Search text from PDF file using C# and Aspose.PDF for .NET | returns 0 in TextFragmentCollection

KrishnaPMI · June 10, 2021, 5:03pm

TextFragmentAbsorber textFragmentAbs = new TextFragmentAbsorber(“2.1.1.1 Identify”);
textFragmentAbs.ExtractionOptions.FormattingMode = TextExtractionOptions.TextFormattingMode.Pure;
pdfDocument.Pages.Accept(textFragmentAbs);
TextFragmentCollection textFragmentCol = textFragmentAbs.TextFragments;

This is the code written in .Net Core(C#) which I am using to get textfragment with matching string but it returns 0 in TextFragmentCollection.

Can anyone suggest the solution for this? It will be a great help for me.

I have attached sample file for this.
TestPage.pdf (73.3 KB)

asad.ali · June 10, 2021, 9:19pm

@KrishnaPMI

Sometime, Adobe Reader stores space between words as character and in order to match it, you need to use Regular Expressions. Please use the code like below in order to find the target keyword in the PDF:

Document doc = new Document(dataDir + "TestPage.pdf");
TextFragmentAbsorber textFragmentAbs = new TextFragmentAbsorber(@"2.1.1.1+\sIdentify", new TextSearchOptions(true));
textFragmentAbs.ExtractionOptions.FormattingMode = TextExtractionOptions.TextFormattingMode.Pure;
doc.Pages.Accept(textFragmentAbs);
TextFragmentCollection textFragmentCol = textFragmentAbs.TextFragments;
Console.WriteLine(textFragmentCol.Count);

KrishnaPMI · June 11, 2021, 11:54am

Thank you @asad.ali
The solution you have suggested has worked for me.

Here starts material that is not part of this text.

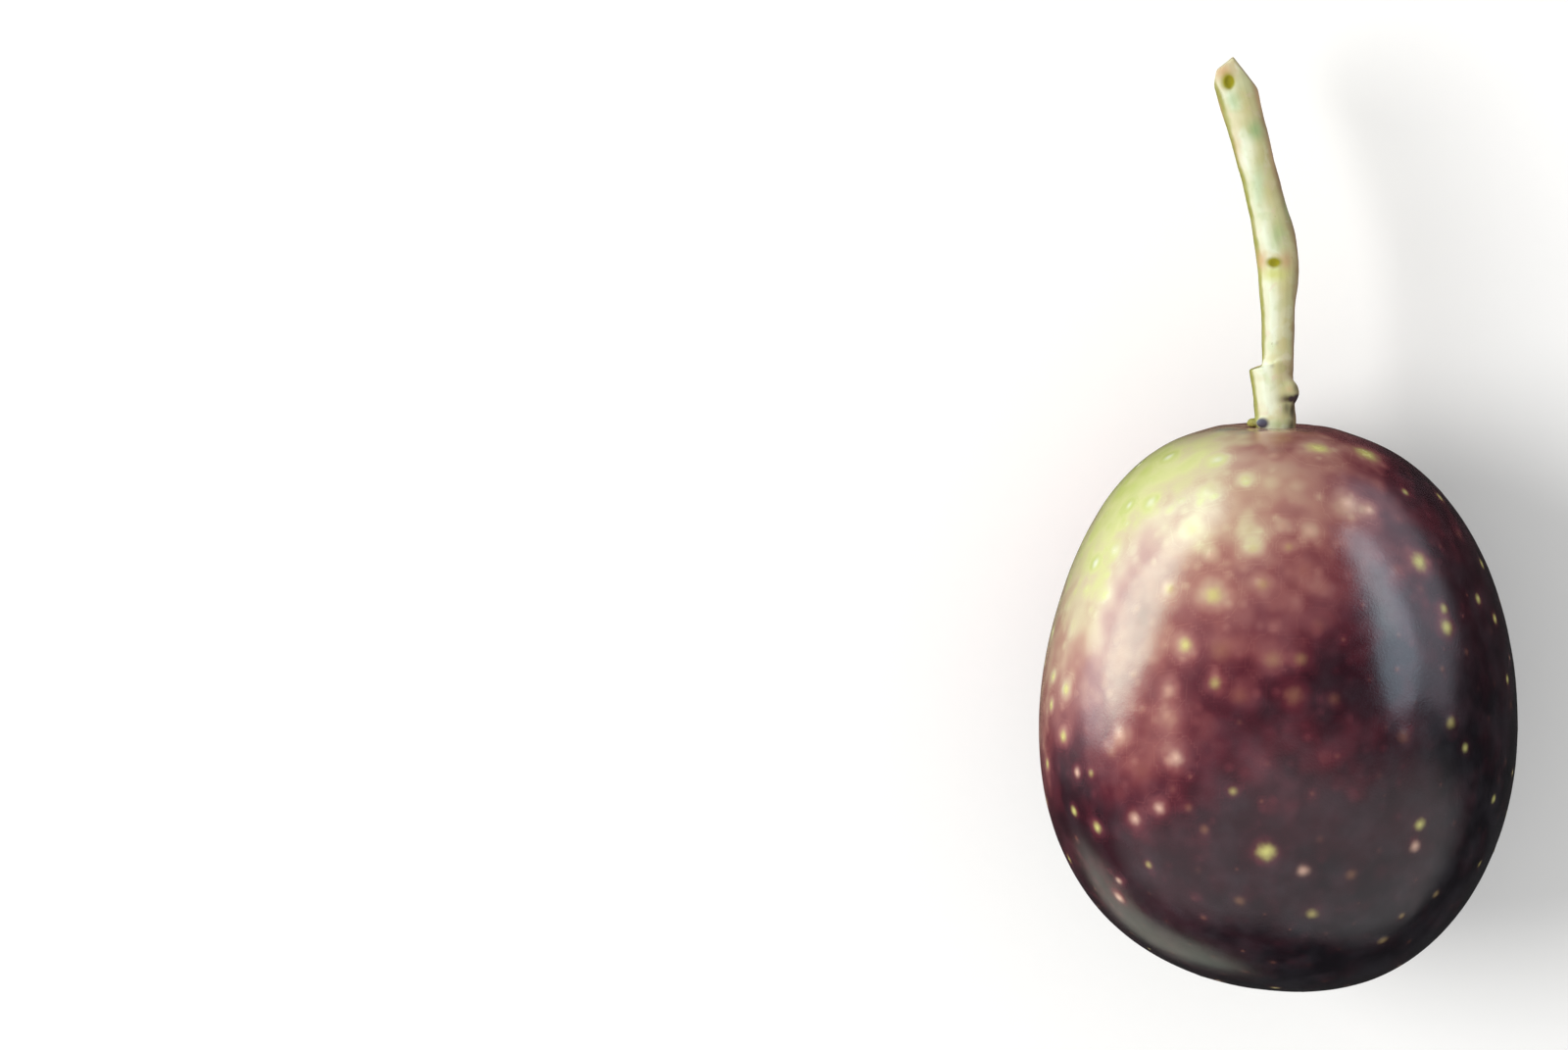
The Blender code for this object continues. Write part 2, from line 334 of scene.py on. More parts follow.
# Marks on the stalk: photo pixel, half-width and half-height in pixels, strength
STEM_MARKS = {
    "pit": (
        (1253.5, 83, 8.0, 11.0, 1.0),
        (1300, 267.5, 8.5, 6.0, 1.0),
    ),
    "blush": (
        (1248, 73, 14, 12, 1.0),
        (1287, 266, 9, 10, 0.9),
        (1313, 266, 8, 11, 0.9),
        (1284, 100, 6, 18, 0.8),
        (1246, 112, 6, 14, 0.7),
        (1297, 158, 5, 30, 0.6),
        (1262, 150, 6, 22, 0.45),
        (1276, 376, 10, 7, 0.8),
        (1316, 397, 4, 4, 0.5),
        (1262, 62, 8, 8, 0.4),
        (1300, 150, 4, 12, 0.5),
    ),
    "lip": ((1300, 280, 14, 8, 0.9),),
    # Tan down the stalk's right half: partly its own colour and partly painted shade
    "tan": (
        (1266, 96, 9, 9, 0.8),
        (1274, 114, 9, 20, 1.0),
        (1287, 160, 9, 24, 1.0),
        (1294, 194, 9, 26, 1.0),
        (1302, 228, 9, 18, 0.9),
        (1311, 305, 8, 42, 0.9),
        (1310, 350, 8, 24, 0.8),
        (1306, 385, 8, 22, 0.8),
        (1304, 428, 12, 8, 0.6),
    ),
    "green": (
        (1281, 133, 9, 10, 1.0),
        (1258, 102, 8, 10, 0.7),
        (1284, 190, 7, 26, 0.6),
        (1304, 240, 8, 16, 0.7),
        (1313, 215, 5, 20, 0.6),
        (1303, 433, 10, 5, 0.6),
    ),
    # Painted shade: a dark crescent under the knob's right side
    "dark": (
        (1323, 407, 6, 6, 1.0),
        (1318, 407, 4, 4, 0.9),
        (1322, 419, 3, 8, 0.7),
    ),
    "slate": ((1287, 432, 8, 6.5, 1.0),),
    # Painted shade under the knob, down the collar's right side and along its left edge, and two
    # faint spots on its front
    "shade": (
        (1314, 407, 8, 4.5, 1.0),
        (1323, 396, 4, 6, 0.7),
        (1319, 418, 6, 12, 1.0),
        (1313, 416, 5, 7, 0.7),
        (1318, 434, 6, 8, 0.9),
        (1273, 383, 2.5, 10, 0.75),
        (1275.5, 400, 2.5, 12, 0.7),
        (1278, 417, 2.5, 9, 0.5),
        (1324, 391, 3, 8, 0.8),
        (1298, 373, 2.2, 2.2, 0.35),
        (1303, 350, 2.0, 2.0, 0.25),
    ),
}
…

I have one concern with this is that I have PDF book with 400 pages and my requirement is to get the position(page number with coordinates) of all the bookmark/title of the book. The solution you have suggested is not working for all. If you have observed the page that I have shared with you has one more title “2.1.1.2 Understand and Analyze” which has multiple words and when I am replacing the space between words with “+\s” it is not working. It will be great help if you can suggest me what regular expression I can use to resolve this issue.
Or While creating PDF what should I take care so that space between words can not stored/replaced with character.

asad.ali · June 14, 2021, 5:07pm

@KrishnaPMI

We have also noticed the similar behavior during testing the scenario in our environment. Therefore, we have logged an issue as PDFNET-50079 in our issue tracking system for the sake of correction. We will further look into its details and keep you posted with the status of its rectification. Please be patient and spare us some time.

We are sorry for the inconvenience.

KrishnaPMI · June 17, 2021, 7:39am

@asad.ali

Thank you for your response. Please let me know if you and your team find any solution as this is causing an issue for me to fulfill my exact requirement.

asad.ali · June 17, 2021, 3:44pm

@KrishnaPMI

We will surely investigate and resolve the ticket on a first come first serve basis and inform you as soon as it is rectified. Please give us some time.

We apologize for the inconvenience caused.